We use A-optimal experimental design theory. For a given item \(j\), if we observe its labels with probability \(\pi_j\), the variance of the regression coefficient estimator is proportional to:

\[\text{Var}(\hat{\beta}_j) \propto \text{tr}((X^T X)^{-1} X^T \Sigma_j X (X^T X)^{-1}) / \pi_j\]

where \(\Sigma_j\) is the covariance matrix of the response for item \(j\).

The A-optimal weights are:

\[w_j = \text{tr}((X^T X)^{-1} X^T \Sigma_j X (X^T X)^{-1})\]

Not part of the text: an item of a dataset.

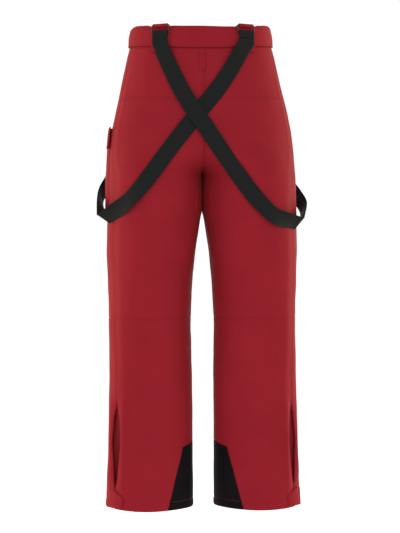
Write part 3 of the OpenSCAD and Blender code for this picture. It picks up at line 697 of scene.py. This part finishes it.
TAB_FROM, TAB_TO, TAB_LIFT, TAB_T = 0.555, 0.642, 1.7, 1.8
for tag, s in SIDES:
    def tab_end(z):
        return TAB_TO - 0.04 * smooth((z + 998) / 14)

    def tab_swell(z, t):
        return 0.25 * np.sin(np.clip((t - TAB_FROM) / 0.08, 0, 1) * np.pi)

    panel(f"ankle_tab_{tag}", f"hem_tab_{tag}", -984, HEM_Z + 1, const(TAB_FROM), tab_end,
          f"hem_tab_{tag}", RED, s,
               off=TAB_LIFT + TAB_T, thick=TAB_T, spacing=2.5, plain=True, roll=0.5, pucker=0.1,
               levels=(-990, -997, -998, -1000), extra=tab_swell)
    lines = []
    t = np.linspace(TAB_FROM + 0.004, TAB_TO - 0.005, 30)
    z = np.linspace(-1001, HEM_Z + 4, 12)
    lines.append(surface_line(HEM_Z + 4.0, t, TAB_LIFT + TAB_T + 0.05, s, plain=True))
    lines.append(surface_line(z, TAB_TO - 0.006, TAB_LIFT + TAB_T + 0.05, s, plain=True))
    z = np.linspace(-988, -999, 10)
    lines.append(surface_line(z, tab_end(z) - 0.006, TAB_LIFT + TAB_T + 0.05, s, plain=True))
    z = np.linspace(-987.5, HEM_Z + 4, 16)
    for dt in (0.006, 0.018):
        lines.append(surface_line(z, TAB_FROM + dt, TAB_LIFT + TAB_T + 0.05, s, plain=True))
    stitch_rows(f"ankle_tab_stitching_{tag}", lines, f"hem_tab_{tag}", THREAD, pitch=3.0,
                length=2.2)
    panel(f"hook_pad_{tag}", "hem_hook_pads", -1000, -1016, const(0.602), const(0.634), ROOT, HOOK,
          s, off=TAB_LIFT - 0.3,
               thick=1.2, spacing=2.5, plain=True, roll=0.3)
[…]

For usage data, we approximate \(\Sigma_j\) using the empirical usage patterns.

Usage-Based Approximation¶

We approximate the response covariance using usage proportions. For user \(i\) and item \(j\):

\[V_{ij} = \frac{C_{ij}}{T_i}\]

where \(T_i = \sum_{j'} C_{ij'}\) is the total usage for user \(i\).

The weight becomes:

\[w_j = g_j^T (X^T X)^{-1} g_j\]

where \(g_j = X^T v_j\) and \(v_j\) is the \(j\)-th column of \(V\).

Algorithm Details¶

Main Algorithm (`fewlab.items_to_label()`)¶

Compute usage proportions: \(V_{ij} = C_{ij} / T_i\) for users with \(T_i > 0\)
Calculate regression projections: \(G = X^T V\) where \(G \in \mathbb{R}^{p \times m}\)
Compute A-optimal weights:

\[w_j = g_j^T (X^T X)^{-1} g_j\]

where \(g_j\) is the \(j\)-th column of \(G\).
Select top K items: Return items with largest \(w_j\) values.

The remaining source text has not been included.